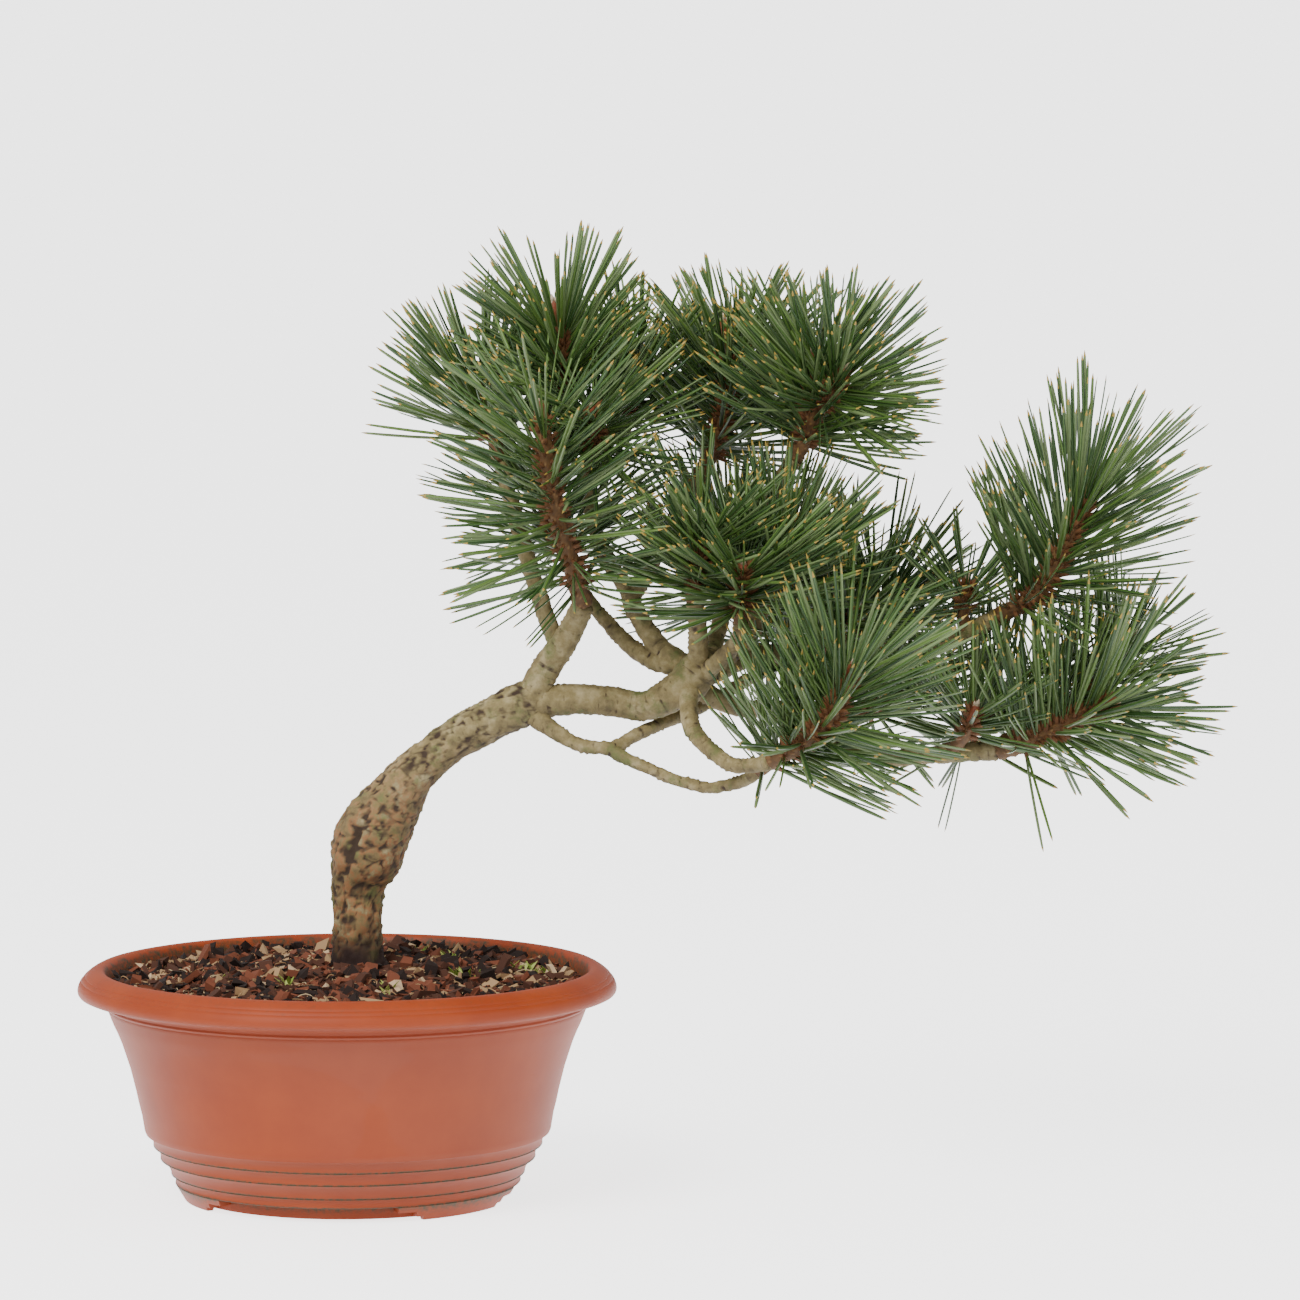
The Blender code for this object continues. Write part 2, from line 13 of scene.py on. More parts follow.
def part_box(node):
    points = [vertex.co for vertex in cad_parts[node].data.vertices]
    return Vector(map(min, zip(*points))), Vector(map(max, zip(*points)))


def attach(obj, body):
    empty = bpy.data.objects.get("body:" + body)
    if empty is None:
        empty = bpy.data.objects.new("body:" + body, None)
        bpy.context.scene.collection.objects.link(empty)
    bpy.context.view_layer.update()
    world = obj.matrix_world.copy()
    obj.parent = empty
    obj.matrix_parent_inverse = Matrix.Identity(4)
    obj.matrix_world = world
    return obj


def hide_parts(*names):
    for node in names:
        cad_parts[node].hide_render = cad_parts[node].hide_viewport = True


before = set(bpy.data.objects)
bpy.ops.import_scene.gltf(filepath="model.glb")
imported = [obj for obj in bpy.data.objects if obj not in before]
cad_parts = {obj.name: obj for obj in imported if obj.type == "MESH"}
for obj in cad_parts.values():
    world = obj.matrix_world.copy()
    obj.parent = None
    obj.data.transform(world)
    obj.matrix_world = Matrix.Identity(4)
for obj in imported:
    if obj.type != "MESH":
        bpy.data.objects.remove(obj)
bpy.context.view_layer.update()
mm = 0.001
potLow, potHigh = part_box("pot")
potAxis = Vector(((potLow.x + potHigh.x) / 2, (potLow.y + potHigh.y) / 2, 0))
goldenAngle = math.radians(137.508)
print("frame loaded, pot's axis at", tuple(potAxis))

# the tree's own figures

# each limb's bends, root to tip, as (x, y, z, radius)
limbs = {
    "trunk": ((6, 12, 111, 17.5), (5, 11, 122, 14.2), (5, 10, 153, 14.0), (9, 8, 169, 19.2),
        (16, 7, 187, 18.6), (26, 5, 203, 14.0), (37, 4, 216, 11.4), (53, 3, 228, 10.6),
        (70, 1, 239, 10.8), (90, 0, 248, 11.2), (99, -1, 250, 8.0)),
    "bough_main": ((88, 0, 247, 9.0), (113, -1, 250, 7.7), (131, -3, 249, 7.5), (149, -4, 247, 7.5),
        (166, -5, 255, 9.5), (175, -4, 264, 10.3), (180, -3, 270, 7.0)),
    "bough_left": ((90, 0, 247, 8.5), (101, -3, 268, 7.2), (110, -8, 281, 6.5), (118, -14, 298, 5.6)),
    "branch_under": ((92, -3, 243, 5.2), (108, -10, 232, 3.9), (118, -13, 228, 3.5),
        (134, -15, 226, 3.4)),
    "bough_far_upper": ((176, 0, 260, 5.5), (206, 20, 270, 4.8), (234, 28, 267, 4.4),
        (267, 28, 264, 4.3), (297, 22, 275, 4.3), (325, 13, 290, 4.4)),
    "bough_far_lower": ((174, 0, 256, 5.5), (194, 8, 245, 4.6), (219, 6, 243, 4.3), (240, 0, 227, 4.0),
        (266, -4, 221, 4.2), (296, -7, 223, 4.5), (324, -10, 225, 4.8)),
    "branch_rise": ((171, 2, 264, 6.2), (155, 9, 276, 5.4), (145, 14, 291, 4.9), (141, 17, 302, 4.7)),
    "branch_top": ((142, 17, 299, 4.4), (128, 20, 323, 3.8), (121, 18, 344, 3.4), (120, 14, 366, 3.2),
        (115, 10, 387, 3.0)),
    "branch_crown_middle": ((142, 17, 299, 4.5), (150, 20, 313, 4.4), (160, 27, 330, 4.2),
        (175, 34, 357, 4.0)),
    "branch_crown_right": ((177, 2, 263, 5.0), (197, 8, 276, 4.6), (208, 8, 299, 4.4),
        (210, 5, 333, 4.2), (212, 3, 352, 4.0), (223, 1, 369, 4.0)),
    "branch_lower_left": ((175, -5, 264, 5.4), (175, -15, 286, 4.7), (173, -22, 301, 4.2)),
    "branch_lower_front": ((176, -8, 262, 4.6), (187, -16, 272, 4.2), (195, -26, 282, 4.0),
        (196, -30, 291, 3.7)),
    "branch_front_right": ((171, -10, 257, 5.0), (171, -24, 241, 4.5), (179, -36, 230, 4.0),
        (193, -50, 222, 3.8), (210, -62, 225, 3.9)),
    "branch_far_left": ((106, -5, 275, 4.6), (97, 6, 298, 4.3), (89, 20, 322, 4.0), (82, 30, 345, 3.8),
        (76, 36, 366, 3.5)),
    "branch_back_left": ((171, 1, 265, 5.5), (149, 10, 270, 4.6), (133, 20, 283, 3.9),
        (120, 29, 298, 3.4), (109, 40, 316, 3.1)),
    "branch_back_middle": ((176, 2, 263, 5.0), (183, 36, 272, 4.5), (188, 62, 288, 4.1)),
    "branch_under_front": ((131, -15, 226, 3.3), (151, -21, 217, 3.0), (176, -27, 209, 2.9),
        (196, -34, 212, 3.2), (204, -37, 218, 3.5)),
    "branch_under_back": ((131, -14, 226, 3.3), (153, 0, 236, 3.2), (172, 24, 241, 3.2),
        (194, 46, 251, 3.1), (215, 64, 262, 3.1)),
    "branch_top_back": ((120, 16, 353, 3.0), (125, 36, 369, 3.0), (134, 46, 384, 2.8)),
    "branch_back_low": ((213, 6, 243, 4.0), (234, 38, 234, 4.0), (255, 62, 235, 3.8)),
}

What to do
Write out, unaltered, the lines from the opening of the listing through the line that includes "# the tree's own figures".

Result of the exercise
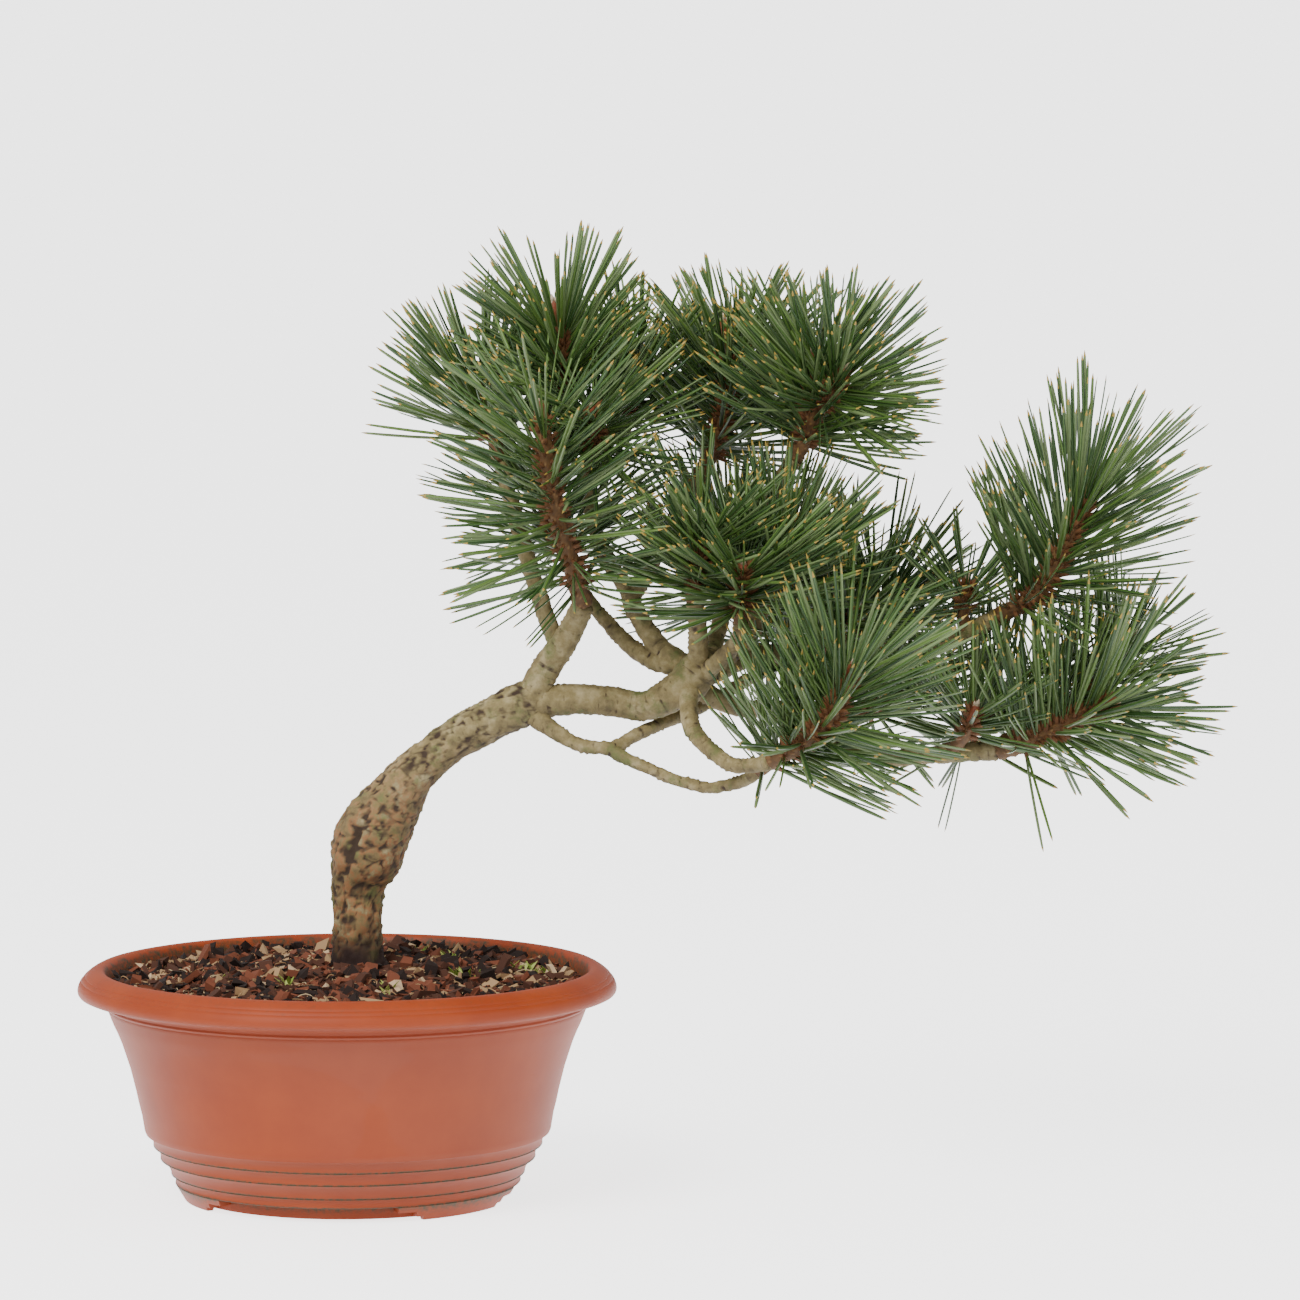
The Blender code for this object continues. Write part 2, from line 13 of scene.py on. More parts follow.
def part_box(node):
    points = [vertex.co for vertex in cad_parts[node].data.vertices]
    return Vector(map(min, zip(*points))), Vector(map(max, zip(*points)))


def attach(obj, body):
    empty = bpy.data.objects.get("body:" + body)
    if empty is None:
        empty = bpy.data.objects.new("body:" + body, None)
        bpy.context.scene.collection.objects.link(empty)
    bpy.context.view_layer.update()
    world = obj.matrix_world.copy()
    obj.parent = empty
    obj.matrix_parent_inverse = Matrix.Identity(4)
    obj.matrix_world = world
    return obj


def hide_parts(*names):
    for node in names:
        cad_parts[node].hide_render = cad_parts[node].hide_viewport = True


before = set(bpy.data.objects)
bpy.ops.import_scene.gltf(filepath="model.glb")
imported = [obj for obj in bpy.data.objects if obj not in before]
cad_parts = {obj.name: obj for obj in imported if obj.type == "MESH"}
for obj in cad_parts.values():
    world = obj.matrix_world.copy()
    obj.parent = None
    obj.data.transform(world)
    obj.matrix_world = Matrix.Identity(4)
for obj in imported:
    if obj.type != "MESH":
        bpy.data.objects.remove(obj)
bpy.context.view_layer.update()
mm = 0.001
potLow, potHigh = part_box("pot")
potAxis = Vector(((potLow.x + potHigh.x) / 2, (potLow.y + potHigh.y) / 2, 0))
goldenAngle = math.radians(137.508)
print("frame loaded, pot's axis at", tuple(potAxis))

# the tree's own figures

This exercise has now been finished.